Data lines:
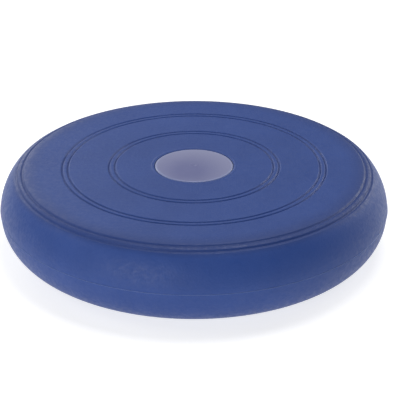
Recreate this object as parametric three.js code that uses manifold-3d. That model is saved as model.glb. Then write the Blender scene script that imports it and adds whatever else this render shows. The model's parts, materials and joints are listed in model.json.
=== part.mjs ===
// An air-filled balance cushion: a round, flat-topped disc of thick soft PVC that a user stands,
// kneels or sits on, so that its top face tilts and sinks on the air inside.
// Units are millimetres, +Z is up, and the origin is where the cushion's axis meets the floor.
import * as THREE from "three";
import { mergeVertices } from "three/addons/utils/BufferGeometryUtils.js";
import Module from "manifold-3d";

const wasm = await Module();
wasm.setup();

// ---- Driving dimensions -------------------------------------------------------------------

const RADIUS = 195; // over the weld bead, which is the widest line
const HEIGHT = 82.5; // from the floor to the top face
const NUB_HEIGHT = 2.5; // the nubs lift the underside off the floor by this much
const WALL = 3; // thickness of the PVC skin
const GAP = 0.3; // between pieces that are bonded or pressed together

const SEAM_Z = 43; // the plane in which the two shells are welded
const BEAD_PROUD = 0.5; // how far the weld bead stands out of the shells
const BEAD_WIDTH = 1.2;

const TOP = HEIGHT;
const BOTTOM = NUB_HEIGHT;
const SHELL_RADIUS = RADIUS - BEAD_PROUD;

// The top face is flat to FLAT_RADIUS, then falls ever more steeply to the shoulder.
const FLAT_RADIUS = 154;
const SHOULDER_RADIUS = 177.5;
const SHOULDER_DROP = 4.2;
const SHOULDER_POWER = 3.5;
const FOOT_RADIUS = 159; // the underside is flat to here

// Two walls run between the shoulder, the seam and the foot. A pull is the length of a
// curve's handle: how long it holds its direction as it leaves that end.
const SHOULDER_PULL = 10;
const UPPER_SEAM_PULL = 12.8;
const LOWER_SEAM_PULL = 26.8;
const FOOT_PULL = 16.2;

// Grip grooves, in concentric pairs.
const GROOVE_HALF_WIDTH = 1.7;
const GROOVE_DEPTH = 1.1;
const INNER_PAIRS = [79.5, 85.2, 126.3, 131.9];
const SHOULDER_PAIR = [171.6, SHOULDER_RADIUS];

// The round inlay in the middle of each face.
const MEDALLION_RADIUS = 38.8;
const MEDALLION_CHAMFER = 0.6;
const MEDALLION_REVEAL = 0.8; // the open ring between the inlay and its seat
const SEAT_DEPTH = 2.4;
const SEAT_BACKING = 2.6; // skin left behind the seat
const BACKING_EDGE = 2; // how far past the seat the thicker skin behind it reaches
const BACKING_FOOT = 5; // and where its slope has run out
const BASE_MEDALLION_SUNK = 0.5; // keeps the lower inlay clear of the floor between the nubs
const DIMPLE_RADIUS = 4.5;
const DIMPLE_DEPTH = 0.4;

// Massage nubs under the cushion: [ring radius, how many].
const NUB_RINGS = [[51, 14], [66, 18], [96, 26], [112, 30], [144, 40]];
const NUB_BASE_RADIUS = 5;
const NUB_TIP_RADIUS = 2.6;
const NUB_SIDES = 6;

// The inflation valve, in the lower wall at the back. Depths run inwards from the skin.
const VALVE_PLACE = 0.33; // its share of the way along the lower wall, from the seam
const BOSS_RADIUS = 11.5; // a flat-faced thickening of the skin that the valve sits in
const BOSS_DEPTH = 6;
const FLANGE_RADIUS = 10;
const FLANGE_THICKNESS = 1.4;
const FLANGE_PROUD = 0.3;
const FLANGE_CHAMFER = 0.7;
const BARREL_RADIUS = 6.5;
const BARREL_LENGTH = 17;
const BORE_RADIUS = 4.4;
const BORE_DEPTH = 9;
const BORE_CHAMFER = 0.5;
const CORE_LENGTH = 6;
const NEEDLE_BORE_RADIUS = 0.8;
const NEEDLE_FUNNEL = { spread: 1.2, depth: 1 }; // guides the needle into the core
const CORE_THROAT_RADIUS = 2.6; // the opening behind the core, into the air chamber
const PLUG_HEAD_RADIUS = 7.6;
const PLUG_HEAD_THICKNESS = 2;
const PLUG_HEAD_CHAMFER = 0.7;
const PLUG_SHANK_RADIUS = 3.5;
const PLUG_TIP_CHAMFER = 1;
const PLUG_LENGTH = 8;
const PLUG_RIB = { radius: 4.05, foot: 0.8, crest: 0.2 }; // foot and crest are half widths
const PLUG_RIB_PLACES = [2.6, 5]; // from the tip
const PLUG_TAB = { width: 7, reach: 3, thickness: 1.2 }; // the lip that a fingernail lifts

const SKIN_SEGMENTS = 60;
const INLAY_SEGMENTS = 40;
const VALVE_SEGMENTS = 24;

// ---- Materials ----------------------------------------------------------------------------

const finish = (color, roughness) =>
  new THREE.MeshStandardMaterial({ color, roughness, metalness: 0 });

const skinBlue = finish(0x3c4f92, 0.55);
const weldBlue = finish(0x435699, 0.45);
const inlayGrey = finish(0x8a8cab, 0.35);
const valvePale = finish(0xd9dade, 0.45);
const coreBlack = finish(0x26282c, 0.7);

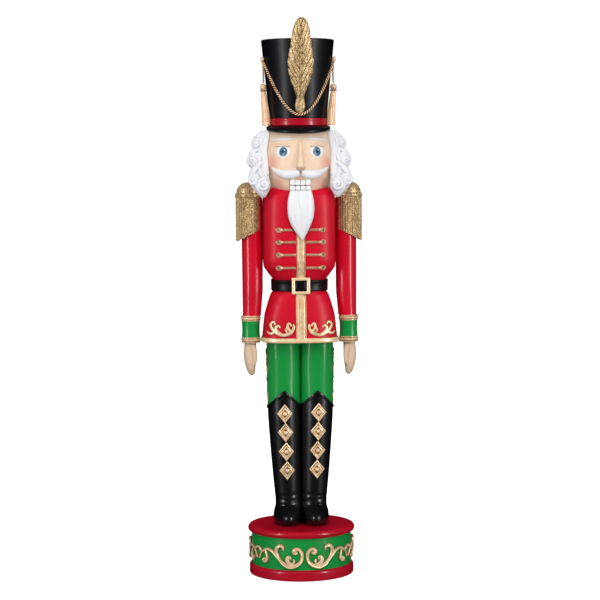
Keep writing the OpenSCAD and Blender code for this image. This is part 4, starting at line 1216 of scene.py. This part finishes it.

Set task: Every line of the data above should be copied exactly.

Expected output:
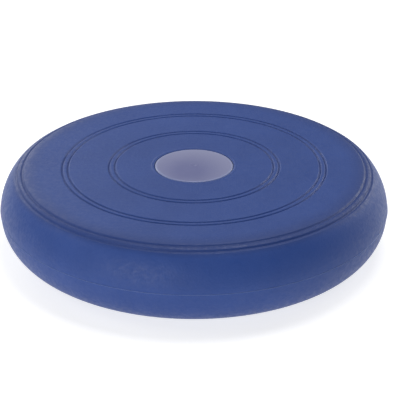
Recreate this object as parametric three.js code that uses manifold-3d. That model is saved as model.glb. Then write the Blender scene script that imports it and adds whatever else this render shows. The model's parts, materials and joints are listed in model.json.
=== part.mjs ===
// An air-filled balance cushion: a round, flat-topped disc of thick soft PVC that a user stands,
// kneels or sits on, so that its top face tilts and sinks on the air inside.
// Units are millimetres, +Z is up, and the origin is where the cushion's axis meets the floor.
import * as THREE from "three";
import { mergeVertices } from "three/addons/utils/BufferGeometryUtils.js";
import Module from "manifold-3d";

const wasm = await Module();
wasm.setup();

// ---- Driving dimensions -------------------------------------------------------------------

const RADIUS = 195; // over the weld bead, which is the widest line
const HEIGHT = 82.5; // from the floor to the top face
const NUB_HEIGHT = 2.5; // the nubs lift the underside off the floor by this much
const WALL = 3; // thickness of the PVC skin
const GAP = 0.3; // between pieces that are bonded or pressed together

const SEAM_Z = 43; // the plane in which the two shells are welded
const BEAD_PROUD = 0.5; // how far the weld bead stands out of the shells
const BEAD_WIDTH = 1.2;

const TOP = HEIGHT;
const BOTTOM = NUB_HEIGHT;
const SHELL_RADIUS = RADIUS - BEAD_PROUD;

// The top face is flat to FLAT_RADIUS, then falls ever more steeply to the shoulder.
const FLAT_RADIUS = 154;
const SHOULDER_RADIUS = 177.5;
const SHOULDER_DROP = 4.2;
const SHOULDER_POWER = 3.5;
const FOOT_RADIUS = 159; // the underside is flat to here

// Two walls run between the shoulder, the seam and the foot. A pull is the length of a
// curve's handle: how long it holds its direction as it leaves that end.
const SHOULDER_PULL = 10;
const UPPER_SEAM_PULL = 12.8;
const LOWER_SEAM_PULL = 26.8;
const FOOT_PULL = 16.2;

// Grip grooves, in concentric pairs.
const GROOVE_HALF_WIDTH = 1.7;
const GROOVE_DEPTH = 1.1;
const INNER_PAIRS = [79.5, 85.2, 126.3, 131.9];
const SHOULDER_PAIR = [171.6, SHOULDER_RADIUS];

// The round inlay in the middle of each face.
const MEDALLION_RADIUS = 38.8;
const MEDALLION_CHAMFER = 0.6;
const MEDALLION_REVEAL = 0.8; // the open ring between the inlay and its seat
const SEAT_DEPTH = 2.4;
const SEAT_BACKING = 2.6; // skin left behind the seat
const BACKING_EDGE = 2; // how far past the seat the thicker skin behind it reaches
const BACKING_FOOT = 5; // and where its slope has run out
const BASE_MEDALLION_SUNK = 0.5; // keeps the lower inlay clear of the floor between the nubs
const DIMPLE_RADIUS = 4.5;
const DIMPLE_DEPTH = 0.4;

// Massage nubs under the cushion: [ring radius, how many].
const NUB_RINGS = [[51, 14], [66, 18], [96, 26], [112, 30], [144, 40]];
const NUB_BASE_RADIUS = 5;
const NUB_TIP_RADIUS = 2.6;
const NUB_SIDES = 6;

// The inflation valve, in the lower wall at the back. Depths run inwards from the skin.
const VALVE_PLACE = 0.33; // its share of the way along the lower wall, from the seam
const BOSS_RADIUS = 11.5; // a flat-faced thickening of the skin that the valve sits in
const BOSS_DEPTH = 6;
const FLANGE_RADIUS = 10;
const FLANGE_THICKNESS = 1.4;
const FLANGE_PROUD = 0.3;
const FLANGE_CHAMFER = 0.7;
const BARREL_RADIUS = 6.5;
const BARREL_LENGTH = 17;
const BORE_RADIUS = 4.4;
const BORE_DEPTH = 9;
const BORE_CHAMFER = 0.5;
const CORE_LENGTH = 6;
const NEEDLE_BORE_RADIUS = 0.8;
const NEEDLE_FUNNEL = { spread: 1.2, depth: 1 }; // guides the needle into the core
const CORE_THROAT_RADIUS = 2.6; // the opening behind the core, into the air chamber
const PLUG_HEAD_RADIUS = 7.6;
const PLUG_HEAD_THICKNESS = 2;
const PLUG_HEAD_CHAMFER = 0.7;
const PLUG_SHANK_RADIUS = 3.5;
const PLUG_TIP_CHAMFER = 1;
const PLUG_LENGTH = 8;
const PLUG_RIB = { radius: 4.05, foot: 0.8, crest: 0.2 }; // foot and crest are half widths
const PLUG_RIB_PLACES = [2.6, 5]; // from the tip
const PLUG_TAB = { width: 7, reach: 3, thickness: 1.2 }; // the lip that a fingernail lifts

const SKIN_SEGMENTS = 60;
const INLAY_SEGMENTS = 40;
const VALVE_SEGMENTS = 24;

// ---- Materials ----------------------------------------------------------------------------

const finish = (color, roughness) =>
  new THREE.MeshStandardMaterial({ color, roughness, metalness: 0 });

const skinBlue = finish(0x3c4f92, 0.55);
const weldBlue = finish(0x435699, 0.45);
const inlayGrey = finish(0x8a8cab, 0.35);
const valvePale = finish(0xd9dade, 0.45);
const coreBlack = finish(0x26282c, 0.7);

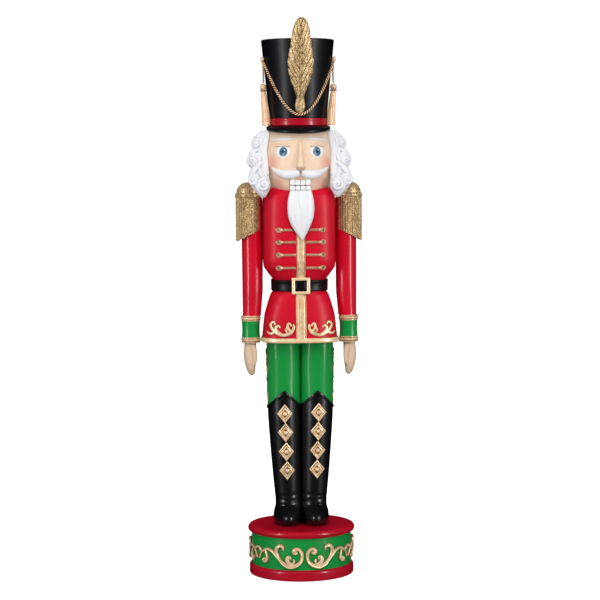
Keep writing the OpenSCAD and Blender code for this image. This is part 4, starting at line 1216 of scene.py. This part finishes it.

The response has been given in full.